Little Ginger is a mid20s security guard with OPP aspirations and a Daddy fantasy. She could have been Shayne's younger sister.

"I like older men, though I have yet to really have one. Forbidden fruit maybe? I'm interested in the confidence, assuredness, and allure that comes with the grace and wisdom of age. I love the masculinity, eloquence and maturity which is supposed to come with age, which is why I just had to message you. I love the cut of your jaw, the beard, your eyes.

"I have a very deep sexuality that I have yet to explore. I feel like a painter who has been given a canvice the size of a postage stamp to create an opus. It would be nice to have someone who knows how to give, and draw out depth. I am still a bit shy and naive in this area, which is why I would so like to be drawn out."

But did I want to take this path again? Granted, I can totally enjoy being a Daddy to a perky sweet young thang. Granted, the idea of escorting said sweet young thang into the wonderful world of kink hardens my cock and tightens my chest. Mentor the little wench over my knee? Sign me up.

Sounds like a Top man's dream, no? But still something felt amiss. My psychic radar just wasn't convinced.

A few phone calls and I had her in giggles. A few textmessages later, and she was telling me how she was dying to press her face to my wide chest and drink in the scent of me. I knew she would drench at that, whatwith the essential oils I wear.

Facebook photos showed me the bulldog tattoo she proudly wears on her wide, freckled back. Her brastraps were also clearly in view on these pics, which probably prompted her to teasingly command me to stop looking at them when I commented. The po' thing.
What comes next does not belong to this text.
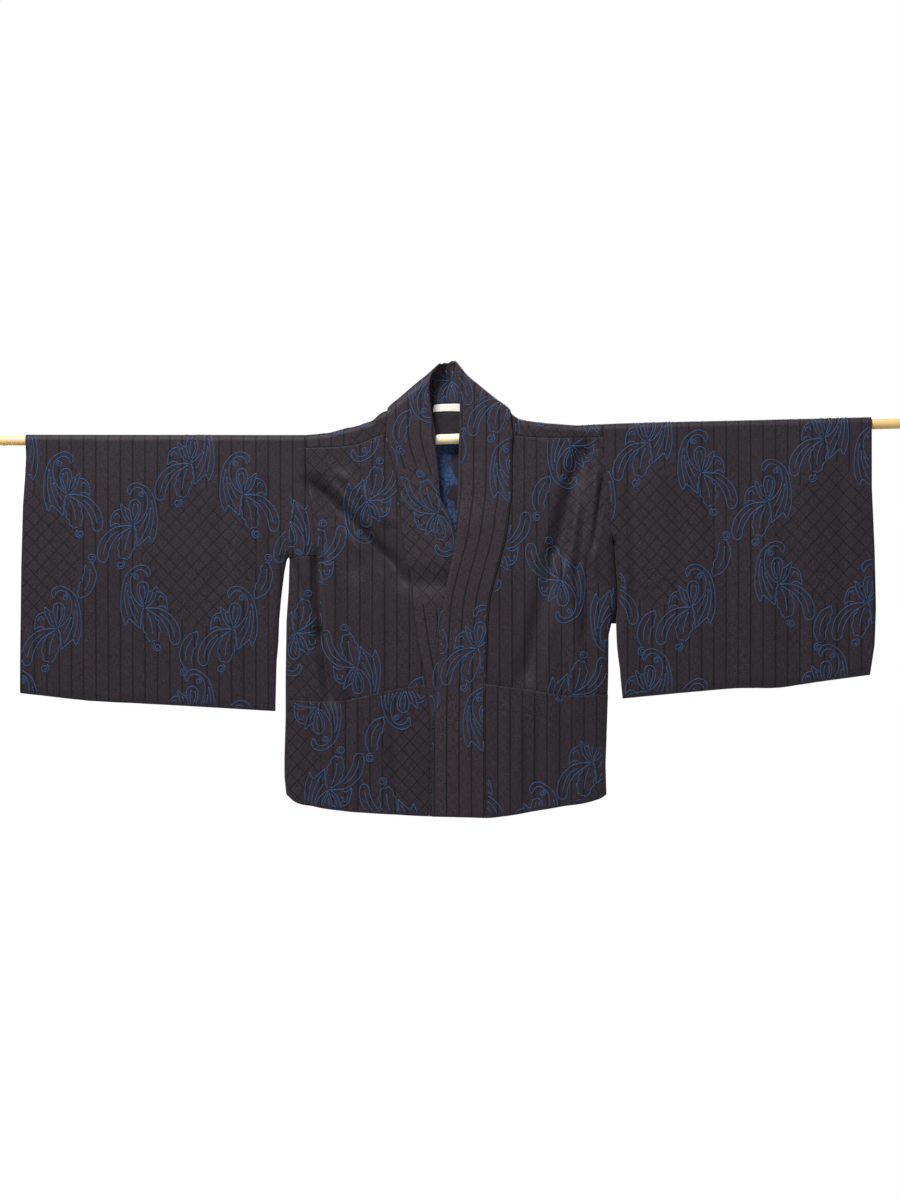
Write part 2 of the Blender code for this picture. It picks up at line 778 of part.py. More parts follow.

And, sure, in getting a sense of her look, I could easily see myself tugging her waist firmly with my arm as I rained my cupped hand down on what I was sure would be a pale, broad, sensitive, womanly ass.

But still this lingering sense of... nuh uh.

I picked her up near her pad, and her eyes widened when she saw me. We shook hands, a light hug, and we were off to a great little pub that's across the street from the comedy club I would take us to later. We played with dogs we passed on the street. Over onion soups and skewered shrimp, conversation revolved around the usual topics, and all the while I had the increasing sense that she was feeling overwhelmed. Unconsciously, and soon, consciously, I began to treat the evening as less than a date and more of just two people hanging out together. No spark. And to make it worse, the comics were mediocre.

It's disappointing when what should be a fun and terrific date turns out limp and uninspired. My first thought was that Little Ginger simply decided that she wasn't attracted after all, and being the Big Boy I am, was fine with handling that. We kept in touch over text, but her flirtations stopped. I didn't press it.

Eventually, she messaged me again. No, she insisted, it wasn't lack of attraction at all; in fact, she loved the way I look. But it seemed that, self-described naive girl she is, I scared her away not because of my Topself but because I was "too feeling." Huh?

You see, call me crazy, but I actually enjoy getting to know the person I'm dating. But, it would seem, because I actually was interested in getting to know Little Ginger as a person, plus me being the first "older man" she had gone out with, well, the little boo just got scared. I had asked her if she was ok, and I thought my question was me being nurturing. Seems all I did was spotlight her feelings of inadequacy. Oops.

"Ok, I need to come clean," she would write to say. "I had fun with you, and you are a great date. You came up with cool things to do and I liked talking to you, but I guess it's hard to take the fantasy out of the bedroom. Just picture me as an awkward teenager who came in her pants too soon... You were my first attempt... when I was nervous and you called me on it it made it worse... but you are cool."

Well, far be it from me to want to make a potential partner uncomfortable just by trying to appreciate who and what she really is. Yes, I like (and do) Daddy fantasy play just fine, but if "it's hard to take the fantasy out of the bedroom" enough for said potential partner to be open with me, well, hey, your loss, and I'd probably not really be interested anyway.

Later, Little Ginger would try to be haughty with me when I sought to confirm if I really had scared her away, as if she couldn't imagine that my own intuition sensed it far before she felt it necessary to explain herself. Can you say "overcompensation"?

While the date was reasonably fine as far as nights out are concerned, Little Ginger also reminded me that I'm a lot more sophisticated now than when I was in my mid20s, and all that 'confidence, assuredness, allure, grace, wisdom, masculinity, eloquence and maturity' that I do in fact possess will be better offered to a woman who is far more my equal than teenagers who come in their pants too soon.

"Take care of yourself: you're a good kid," was my last textmessage to her.

She didn't reply.

3 comments:

Clem said...

I think I understand all too well, where she was coming from. Her loss.

Rogue said...

Yes, you probably do. And, yes, it definitely is.

Good to hear from you again. Live shamelessly.

Rogue said...

And it's a shame, really. As a person, she started to grow on me.